Promoting Student Health and Wellness
Going back to school is an exciting time for both children and parents. However, it can also be confusing and stressful for families as they work to ensure their students have everything they need to succeed in the classroom and stay healthy during the next nine months.
Josiah Reish, a pediatric nurse practitioner at Cameron Memorial Community Hospital, knows supporting students in our community involves more than just encouraging high grades and test scores – it also means providing them with tools to be their best mentally and physically throughout the school year. That’s why Josiah has shared a roundup of recommendations on how families, caregivers and friends can holistically support their students this year.
While kids love sweet treats and snacks, it’s important to feed them nutritious food that will sustain them throughout the school day.
Starting the day on the right foot is important. Encourage healthy breakfast habits by providing such low sugar options as oatmeal, fruit smoothies, eggs and Greek yogurt and avoiding regular consumption of pancakes, waffles, doughnuts and sugared cereals.
Milk is also a great fuel source for children and adolescents. For toddlers, Reish recommends 2-3 cups of milk every day. For older children, shoot for 12-16 ounces of low fat or fat free milk a day. This helps to increase vitamin D and calcium intake, which are essential for bone growth.
During snack time, students should pack granola bars, fruits, veggies, or easy proteins like cheeses to help carry them through the rest of the day.
In general, parents should try to limit juices to 4-6 ounces a day and cut back on desserts and soda.
Be sure your child is up-to-date on immunizations. For kindergartners (ages 4-6), vaccines should be administered for measles, mumps, rubella, varicella (chicken pox), polio and DTaP (diptheria, tetanus and pertussis, also known as whooping cough). Tdap, which is the booster for tetanus, diptheria and pertussis, as well as a first shot for meningococcal disease, should be administered to children ages 11 and 12. Students ages 16-18 should receive boosters for meningococcal A and B.
Josiah also recommends routine flu shots and COVID-19 vaccines. “COVID-19 has been a leading cause of death among children since 2020,” he said. “The National Center for Health Statistics found it’s the fifth leading cause of death among children ages 1 to 4.”
Regular physical activities are also important for a child’s development. Josiah recommends at least one hour of physical activity a day. As students get older, recesses and break times during the school day are limited, which decreases the amount of time they spend being active.
Kids are more likely to exercise if others are doing it with them, so parents can encourage daily movement by getting the whole family involved. Family walks and bike rides are great ways to motivate children and keep yourself active too.

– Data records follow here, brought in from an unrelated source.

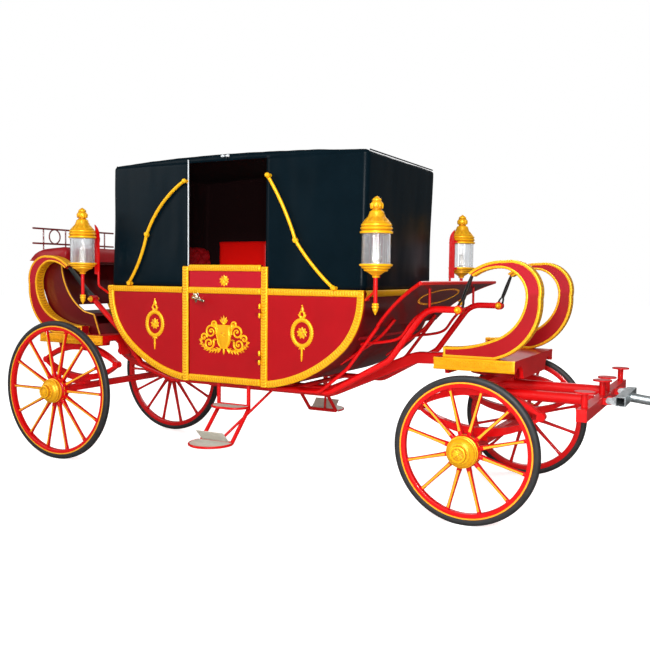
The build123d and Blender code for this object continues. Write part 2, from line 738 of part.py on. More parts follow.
# Upper turntable ring and kingpin, fixed under the front platform
ring_low_z = platform_bottom_z - turntable_ring
upper_ring = Pos(front_axle_x, 0, platform_bottom_z - turntable_ring / 2) * (
    Cylinder(turntable_out_r, turntable_ring) - Cylinder(turntable_in_r, turntable_ring))
pin_low_z = bolster_bottom_z - kingpin_r / 2
kingpin = Pos(front_axle_x, 0, (pin_low_z + platform_bottom_z) / 2) * Cylinder(
    kingpin_r, platform_bottom_z - pin_low_z)
save("turntable_upper", upper_ring, kingpin)

# Lower turntable ring on its cross bolster, which rests on the front springs
lower_top_z = ring_low_z - seat_gap
lower_low_z = lower_top_z - turntable_ring
lower = Pos(front_axle_x, 0, (lower_top_z + lower_low_z) / 2) * (
    Cylinder(turntable_out_r, turntable_ring) - Cylinder(turntable_in_r, turntable_ring))
lower += block(front_axle_x - bolster_half_x, front_axle_x + bolster_half_x, -bolster_half_length,
               bolster_half_length, bolster_bottom_z, lower_low_z + 0.5)
lower -= Pos(front_axle_x, 0, lower_low_z) * Cylinder(
    kingpin_r + running_clearance, 2 * (lower_top_z - bolster_bottom_z))
save("turntable_lower", lower)

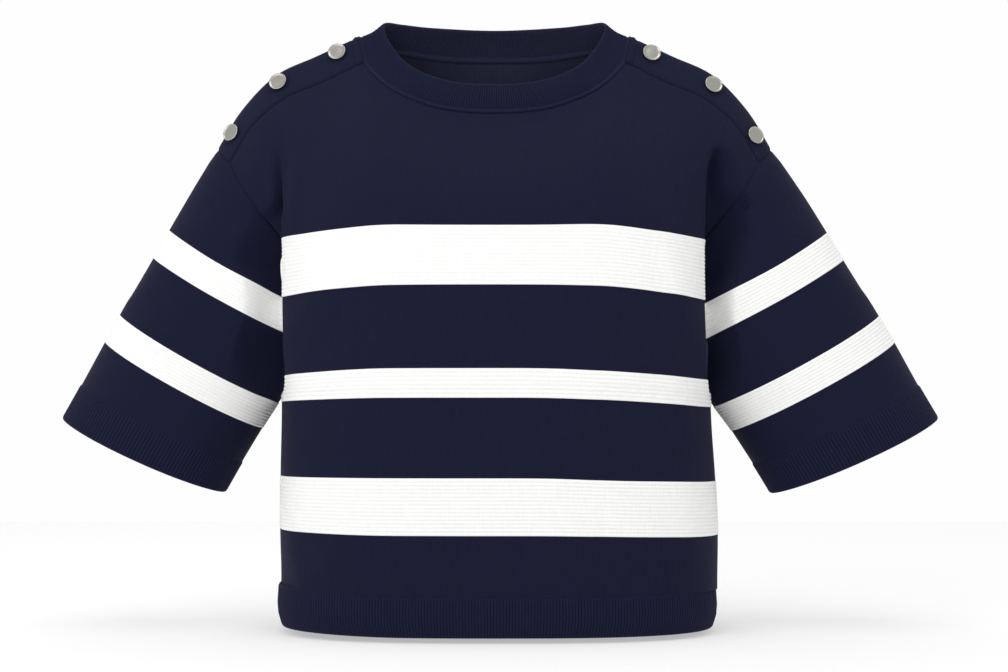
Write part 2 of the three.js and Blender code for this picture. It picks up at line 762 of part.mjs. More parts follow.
function sleeveFrame(sleeve) {
  const swing = THREE.MathUtils.degToRad(sleeve.swing);
  const tip = shoulderPoint(1, 0);
  const down = new THREE.Vector3(Math.sin(swing), 0, -Math.cos(swing));
  const inward = new THREE.Vector3(-Math.cos(swing), 0, -Math.sin(swing));
  const column = {};
  for (const name of ["tilt", "depth", "sag", "bow", "trim"]) column[name] = through(SLEEVE, "up", name);
  const slope = (up) => Math.tan(THREE.MathUtils.degToRad(column.tilt(up) + sleeve.skew));
  const bow = (up) => sleeve.bow * column.bow(up);
  const half = (up) => (sleeve.width + bow(up) - sleeve.trim * column.trim(up)) / 2;
  const frame = { tip };
  // How far up the sleeve a point lies, measured at the outer edge along its own section
  frame.upOf = (point) => {
    const offset = point.clone().sub(tip);
    const straight = sleeve.length - offset.dot(down);
    let up = straight;
    for (let i = 0; i < REFINE_STEPS; i += 1) up = straight - offset.dot(inward) * slope(up);
    return up;
  };
  // The angle round the section at which a point lies, from the outer edge towards the front
  frame.angleOf = (point, up) => {
    const inset = point.clone().sub(tip).dot(inward);
    return Math.atan2(-point.y, half(up) - bow(up) - inset);
  };
  // A point of the sleeve's section at an angle
  frame.point = (up, angle) => {
    const [across, depth] = sectionPoint(half(up), column.depth(up), angle, SLEEVE_POWER);
    const inset = half(up) - bow(up) - across;
    const sag = column.sag(up) * (depth / column.depth(up)) ** 2;
    return tip.clone()
      .addScaledVector(down, sleeve.length - up - inset * slope(up) + sag)
      .addScaledVector(inward, inset)
      .add(new THREE.Vector3(0, -depth, 0));
  };
  frame.underarm = frame.upOf(vector({ ...UNDERARM, y: 0 }));
  return frame;
}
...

Join the and add swimming, exercise classes and basketball to a child’s workout routine for variety.
Establishing rules for bedtime can help maximize quality sleep time. “It is important to have consistency in the time a child goes to sleep each night and in their bedtime routine,” Josiah said. “Included in this routine should be a set time to turn off screens.” He explained reducing exposure to screens and blue light before bedtime can help promote a restful night.
No matter a student’s age, school-related anxiety is prevalent and can easily disrupt academic success. Parents can talk through mild versions of school phobia with their children, but more severe symptoms might call for expert care. These include vague abdominal pain and headaches, feeling nauseous and even vomiting. If any of these symptoms become evident, Josiah advises parents to seek an evaluation from their pediatrician and consider . Parents should also work with the school to communicate these concerns, as anxieties can stem from bullying or a feeling of failing in the classroom.
Other areas of self-care can help your student thrive at school. Routine showering and bathing are crucial to overall well–being. Introduce deodorant as a regular habit, especially for kids going through puberty. Brush teeth twice a day with a fluoride toothpaste.
The little things make the biggest difference. Don’t forget to praise your children and encourage them to make wise, thoughtful decisions in life. Lead by example through healthy eating and regular exercise, and let them know you are there to talk about whatever is on their mind.